Singing together announces your presence to predators, to other groups of people, to the universe.  It unites you as a group, and it is a very physical experience, feeling the resonance of your tone vibrating throughout the space.

Must go to bed.  Continue tomorrow, perhaps.

snow in november?!

This is unusual for Victoria.

mrs. jacobs – drag INSPIRATION!

MRS. JACOBS

Wow.  Marc Jacobs on the cover of Industrie magazine.  I loved Marc Jacobs already, and now I love him more.  Aside from the novelty of seeing a famous person in drag (always a pleasure!), this is magnificent without any kind of celebrity context.  The hair!  The hat!  So gorgeous, and so (I’m already chastising myself for saying this)… fierce!

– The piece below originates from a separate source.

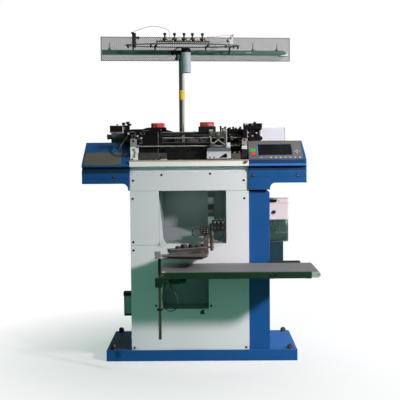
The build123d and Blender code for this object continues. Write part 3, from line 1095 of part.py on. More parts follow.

I really like the super-mixed gender messages…  The classic femininity of the outfit and wig paired with the facial hair and the aggressively out-thrust, very male leg.  Maybe this is what I’ll do the next time I recreate myself as a man/woman/man.

nerd sniping (xkcd)

I feel bad posting so many text-heavy entries on this, my “casual” blog.  So here’s a comic which explains how I get my dad to help me with my math tutoring problems.  (Well… he helps out mostly because he loves me and he’s a great dad, but this is definitely part of his motivation.)

Also – xkcd, really?  Are physicists easier to snipe than mathematicians?  I kind of think that the mathematicians are more susceptible to this.